24 C
Brunei
Tuesday, August 9, 2022
24 C
Brunei
Tuesday, August 9, 2022
More
    - Advertisement -
    - Advertisement -

    Germany to reduce financial incentives to buy electric cars

    BERLIN (AP) – The German government plans to reduce incentive payments for buyers of electric cars and end incentives for buying plug-in hybrids at the end of this year.

    The government had announced shortly after taking office in December that, starting in 2023, it would only provide payments for electric vehicles that “demonstrably have a positive climate-protection effect”.

    It unveiled details of the new system on Tuesday.

    At present, buyers of electric-only cars are eligible for incentives of up to EUR6,000 and people who buy plug-in hybrids can get up to EUR4,500.

    The Economy and Climate Ministry said the number of electric cars on the road is rising fast, with the total expected to near two million this year.

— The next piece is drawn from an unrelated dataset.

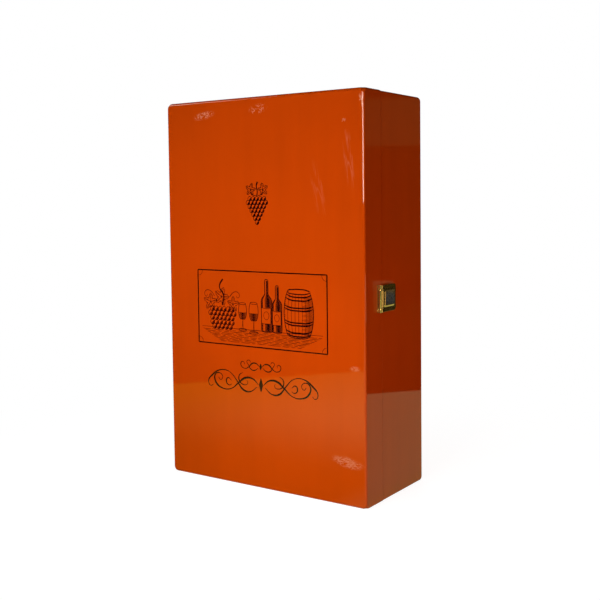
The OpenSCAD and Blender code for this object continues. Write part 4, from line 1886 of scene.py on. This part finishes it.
@dataclass(frozen=True)
class View:
    """The camera, as it stood for the picture.

    Attributes:
        place: Its place, in metres.
        yaw: Turn to the left, in degrees.
        pitch: Tilt down.
        roll: Turn about its own line of sight.
        focal_px: Focal length, in pixels of the picture.
        size_px: The picture's size.
        aside_px: How far right of the middle its line of sight meets the picture.
        down_px: How far below the middle its line of sight meets the picture.
    """

    place: tuple[float, float, float] = (0.49454, -0.70300, 0.25928)
    yaw: float = 34.32
    pitch: float = 3.324
    roll: float = -0.627
    focal_px: float = 926.08
    size_px: float = 600.0
    aside_px: float = 6.28
    down_px: float = -47.0

    def build(self) -> None:
        """Make the camera."""
        yaw, pitch, roll = (math.radians(v) for v in (self.yaw, self.pitch, self.roll))
        ahead = Vector(
            (-math.sin(yaw) * math.cos(pitch), math.cos(yaw) * math.cos(pitch), -math.sin(pitch))
        )
        right = Vector((math.cos(yaw), math.sin(yaw), 0.0))
        up = right.cross(ahead)
        across = math.cos(roll) * right + math.sin(roll) * up
        above = math.cos(roll) * up - math.sin(roll) * right
        turn = Matrix((across, above, -ahead)).transposed().to_4x4()
        data = bpy.data.cameras.new("picture_camera")
        data.sensor_width = 36.0
        data.lens = self.focal_px / self.size_px * data.sensor_width
        data.shift_x = -self.aside_px / self.size_px
        data.shift_y = self.down_px / self.size_px
        camera = bpy.data.objects.new("picture_camera", data)
        camera.matrix_world = Matrix.Translation(self.place) @ turn
        bpy.context.scene.collection.objects.link(camera)
        bpy.context.scene.camera = camera


# The last two numbers of each patch set the painted highlight along its folds' outlines.
PUCKERS = (
    FilmPucker(-61.0, 336.5, 17.0, 5.0, 8.0, 4.0, 0.5, 0.6, 0.9, 0.045),
    FilmPucker(0.0, 339.0, 14.0, 6.5, 4.0, 5.0, 0.3, 1.0, 0.6, 0.035),
    FilmPucker(104.5, 340.0, 2.4, 7.0, 12.0, 3.0, 0.5, 2.0, 0.9, 0.10),
    FilmPucker(88.0, 324.0, 3.2, 2.4, 30.0, 3.0, 0.3, 1.0, 0.8, 0.08),
    FilmPucker(93.0, 289.0, 7.0, 34.0, 6.0, 3.2, 0.05, 14.0, 0.18, 0.05),
    FilmPucker(62.0, 268.0, 9.0, 30.0, 12.0, 4.0, 0.05, 12.0, 0.10, 0.05),
    FilmPucker(97.0, 118.0, 6.0, 3.0, 0.0, 2.4, 0.2, 0.7, 0.3, 0.12),
    FilmPucker(89.0, 37.5, 21.0, 6.0, -6.0, 6.5, 0.3, 0.25, 0.45, 0.11),
)


def main() -> None:
    """Build the box's looks, from the finishes to the camera."""
    logging.basicConfig(level=logging.INFO, format="%(message)s")
    bpy.context.scene.view_settings.view_transform = "Standard"
    View().build()
    face_y = box_of("lid_front_panel")[0].y
    finishes = Finishes(face_y, PUCKERS)
    finishes.build()
    Carcass().build(finishes)
    Linings().build(finishes)
    Pad().build(finishes)
    Fittings().build(finishes)
    Hasp().build(finishes)
    FrontPrint().build(face_y, finishes)
    Studio().build()


if __name__ == "__main__":
    main()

They “are becoming ever more popular and will need no state subsidies in the foreseeable future”, Minister Robert Habeck said in a statement.

    An electric car is charged at the Motor Show in Essen, Germany. PHOTO: AP

    Starting in January, incentives for electric and fuel-cell cars will be cut to EUR4,500 apiece for vehicles with a list price of up to EUR40,000 and to EUR3,000 for cars costing EUR40,000-EUR65,000.

    From September next year, incentives will be limited to private individuals, though the government is considering allowing small businesses and charitable organisations to remain eligible.

    From January 2024, incentives will be cut to EUR3,000 for vehicles priced at up to EUR45,000 and scrapped for more expensive cars.

    The funding will also be capped, and incentives will end once it is exhausted. German news agency dpa, citing unidentified government officials, reported that the total available for 2023 and 2024 will be EUR3.4 billion.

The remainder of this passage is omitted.